В целом кризис супружества идентифицируется с гибелью семьи. Эта ошибка вытекает из той параллели, которую мы проводим между семьей и нуклеарным хозяйством, так же, как и понятие родства сокращает до размеров моногамной нерасторжимой супружеской четы. На самом деле этот кризис супружества укрепляет сеть родственных отношений, на которые может опереться потомство «матрицентричных» семей. Поколение дедушек и бабушек играет при этом огромную роль, тем более что это поколение сегодня значительно моложе, чем раньше, ибо возраст, в котором обычно удаляются от дел, снизился: таким образом, это поколение стало более сильным и более свободным, чем раньше. С другой стороны, семья сейчас менее чревата конфликтами, чем прежде: при долго живущих родителях у детей дольше не возникает оснований спорить из-за наследства; что касается ведения домашнего хозяйства, оно перестает быть единственным источником дохода, новое поколение меньше зависит от родителей, что также ограничивает возможность конфликтов. Источник меньшего числа обязанностей, семья становится в большей степени убежищем, чем раньше, по крайней мере пока в ней живет молодое поколение. Таким образом, очевидно, что семья переживает кризис супружества, однако она претерпевает изменения в смысле «частной жизни». Правда, не следует преувеличивать: эти изменения не носят кардинального характера.

3. Как подчеркивают все социологические исследования, одним из главных событий, отметивших последние десятилетия, явилась эволюция поведения женщины. То, что женщина работает, - не достижение новейшего времени; за исключением представительниц очень узких кругов, она работала всегда. Однако ранее эта работа не выходила за рамки домашнего очага. Сегодня женщина осуществляет свою профессиональную деятельность вне дома и может распоряжаться своими заработками по собственному усмотрению.

В то же время, некоторые данные говорят о том, что даже в западном обществе на практике неравноправие продолжает существовать; те профессии, которые принято считать преимущественно женскими, не самые высокооплачиваемые; при исполнении одинаковой работы мужчиной и женщиной зарплата последней, как правило, ниже; если доля женщины введении домашнего хозяйства уменьшилась, то помощь мужчины в этой области по прежнему мизерна.

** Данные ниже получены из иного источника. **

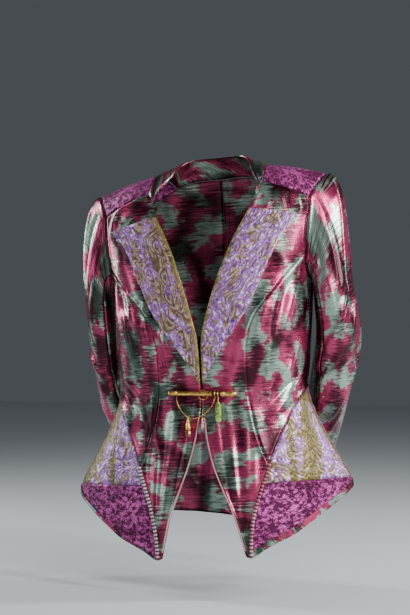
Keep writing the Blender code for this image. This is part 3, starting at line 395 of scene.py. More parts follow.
def even(chart, count):
    """Chart points at even distances over the body along a smooth line through the given ones."""
    share = np.linspace(0, 1, SEAM_PLACES)
    places = run(chart * (MEAN_REACH, 1))
    if len(chart) > 2:
        fine = smooth(share * places[-1], places, chart)
    else:
        fine = chart[0] + share[:, None] * (chart[1] - chart[0])
    points, _ = body(fine, 0)
    length = run(points)
    at = np.linspace(0, length[-1], count + 1)
    return np.stack([np.interp(at, length, fine[:, i]) for i in range(2)], -1)


def seam(line, steps=None):
    """Chart points (angle, height) spaced evenly along a seam, FINENESS to each of its steps."""
    face, usual, points = line
    points = np.asarray(points, float)
    chart = np.stack((angle_at(points[:, 0], points[:, 1], face), points[:, 1]), -1)
    return even(chart, (steps or usual) * FINENESS)


def joined(*lines):
    """Lines laid end to end, with each shared end point kept once."""
    return np.concatenate([lines[0]] + [line[1:] for line in lines[1:]])


def patch(top, bottom, left, right):
    """A grid of chart points that fills four edge lines (a bilinearly blended patch)."""
    across = np.linspace(0, 1, len(top))[None, :, None]
    down = np.linspace(0, 1, len(left))[:, None, None]
    corners = ((1 - across) * (1 - down) * top[0] + across * (1 - down) * top[-1]
               + (1 - across) * down * bottom[0] + across * down * bottom[-1])
    return ((1 - down) * top + down * bottom + (1 - across) * left[:, None]
            + across * right[:, None] - corners)


def edged(grid):
    """The same grid with two more lines just inside each edge, where a seam needs them."""
    for _ in range(2):
        first = [grid[0] + share * (grid[1] - grid[0]) for share in EDGE_LINES]
        last = [grid[-1] + share * (grid[-2] - grid[-1]) for share in EDGE_LINES[::-1]]
        grid = np.concatenate((grid[:1], first, grid[1:-1], last, grid[-1:])).swapaxes(0, 1)
    return grid


def edged_both(points, out):
    """A grid and its outward directions, both with the added edge lines."""
    return edged(points), unit(edged(out))


def edge_distance(points):
    """How far each point lies from the nearest edge of its grid, measured along the grid lines."""
    gone = run(points), run(points, 1)
    return np.minimum(*(np.minimum(far, far.take([-1], axis=i) - far) for i, far in enumerate(gone)))


def seam_relief(points):
    """Height of the groove at a sewn edge and of the roll beside it: exp(-((far - place) / reach)^2)."""
    far = edge_distance(points)
    return sum(rise * np.exp(-((far - place) / reach) ** 2)
               for rise, reach, place in (SEAM_GROOVE, SEAM_ROLL))


def fixed(mesh, finish, node):
    """Make the mesh a piece of the jacket in place of a CAD node."""
    mesh.shade_smooth()
    mesh.materials.append(finish.material)
    made = bpy.data.objects.new(mesh.name, mesh)
    bpy.context.collection.objects.link(made)
    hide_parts(node)
    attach(made, "jacket")
    return made


def cloth(name, outer, out, chart_uv, thickness, side, finish, node, seamed=True):
    """A closed shell of cloth between an outer grid and the same grid moved in by its thickness.

    The uv map named cloth holds metres across and down the piece; on the edge it goes on unbroken.
    """
    if seamed:
        outer = outer + seam_relief(outer)[..., None] * out
    rows, columns = outer.shape[:2]
    points = np.concatenate((outer.reshape(-1, 3), (outer - thickness * out).reshape(-1, 3)))
    points = pose(points, side) * MM
    index = np.arange(rows * columns).reshape(rows, columns)
    inner = index + rows * columns
    rim = np.concatenate((index[0, :-1], index[:-1, -1], index[-1, :0:-1], index[:0:-1, 0]))
    after = np.roll(rim, -1)
    faces = np.concatenate((
        np.stack((index[:-1, :-1], index[:-1, 1:], index[1:, 1:], index[1:, :-1]), -1).reshape(-1, 4),
        np.stack((inner[:-1, :-1], inner[1:, :-1], inner[1:, 1:], inner[:-1, 1:]), -1).reshape(-1, 4),
        np.stack((after, rim, rim + rows * columns, after + rows * columns), -1)))
    a, b, c = (points[faces[:, i]] for i in (0, 1, 3))
    normals = np.cross(b - a, c - a)[: (rows - 1) * (columns - 1)]
    facing = out[:-1, :-1].reshape(-1, 3) * (side, 1, 1)
    if (normals * facing).sum() < 0:
        faces = faces[:, ::-1]
    mesh = bpy.data.meshes.new(name)
    mesh.vertices.add(len(points))
    mesh.vertices.foreach_set("co", points.ravel())
    mesh.loops.add(faces.size)
    mesh.loops.foreach_set("vertex_index", faces.ravel())
    mesh.polygons.add(len(faces))
    mesh.polygons.foreach_set("loop_start", np.arange(0, faces.size, 4))
    mesh.update(calc_edges=True)
    layer = mesh.uv_layers.new(name="cloth")
    layer.uv.foreach_set("vector", (chart_uv.reshape(-1, 2)[faces.ravel() % (rows * columns)] * MM).ravel())
    made = fixed(mesh, finish, node)
    mesh.set_sharp_from_angle(angle=math.radians(RIM_ANGLE))
    return made


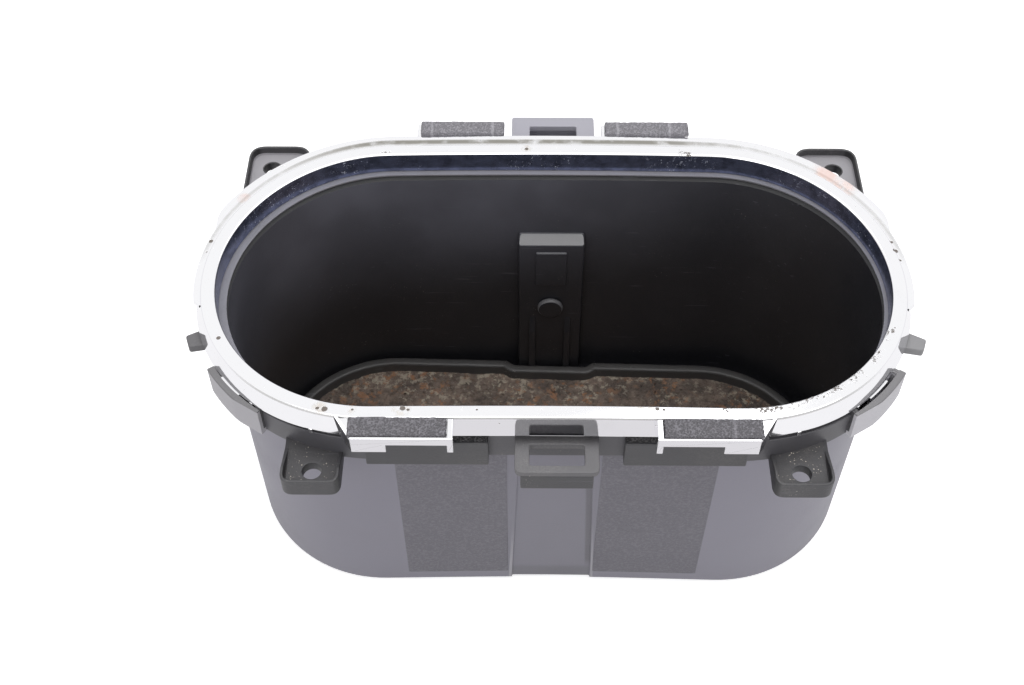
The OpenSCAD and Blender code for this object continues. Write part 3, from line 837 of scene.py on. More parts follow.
@dataclass
class Bin:
    """Moulded bin: bucket, collar, rails, ears, catches, guards, nubs and ledge blocks."""

    collar_r: float = 50.2
    collar_z: float = 80.3
    rib: tuple[float, float] = (48.4, 49.6)
    rib_top: float = 96.1
    channel: tuple[float, float] = (-10.8, 11.2)
    channel_depth: float = 0.7
    bow: float = 1.1
    mouth_round: float = 1.15
    panels: tuple = ((-43.7, -13.1), (12.8, 44.7))
    panel_z: tuple[float, float] = (5.5, 78.5)
    panel_rise: float = 0.22
    ear_low: float = 79.8
    ear_top: float = 86.0
    tray: float = 83.0
    hole_r: float = 2.5
    front_hole: tuple[float, float] = (63.75, -57.2)
    rear_hole: tuple[float, float] = (87.15, 55.6)
    finish: dict[str, Material] = field(default_factory=dict)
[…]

Видимо, на деле равноправие женщин далеко не так прочно утвердилось в нашем сознании, как это представляется на основании официальных деклараций и даже опросов общественного мнения: тот, кто на словах ратует за равноправие, в своем собственном доме нередко исповедует противоположные принципы.

В свете антропологических данных следует отметить, что модель неравноправия полов является тем решением, к которому прибегают традиционные общества, чтобы обеспечить свою жизнеспособность, ибо всегда имеется риск ее утраты. В действительности следует различать подчиненную роль одного пола по отношению к другому и господство одного пола над другим; и вполне возможно представить себе общество, где один из полов играет подчиненную, но не угнетенную роль. Как подчеркивала Э.Бадинтер, вероятно было бы ошибкой понимать дело так, что наши общества одновременно с утратой патриархальности утрачивают и модель неравноправия полов. При этом антропологический опыт учит, что в целом существование неравноправия полов в большинстве человеческих обществ, как правило, все же выражается в превосходстве мужского пола над женским. Модели «гибкого», подвижного неравноправия полов существует в наше время достаточно устойчиво, вопреки кажущемуся «исчезновению» семьи и изобретению новейших способов воспроизводства рода, и это заставляет предполагать, что наше общество не пойдет дальше по пути отождествления полов, что в конечном счете означало бы тупик.

4. В нашем современном обществе, где право на первый взгляд сводится к праву государства, правосудие представляет прерогативой государственных ведомств, обеспечивающих равных для всех условия. Однако на деле это далеко от реальности. Ибо, с одной стороны, государство создало специальное правосудие для того, чтобы рассматривать дела, связанные с деятельностью его администрации; с другой стороны, наряду с судом существуют другие способы урегулирования конфликтов, так называемые альтернативные, которые осуществляются или самыми государственными судебными ведомствами, или эта функция передается другим, отличным от государственных, инстанциям.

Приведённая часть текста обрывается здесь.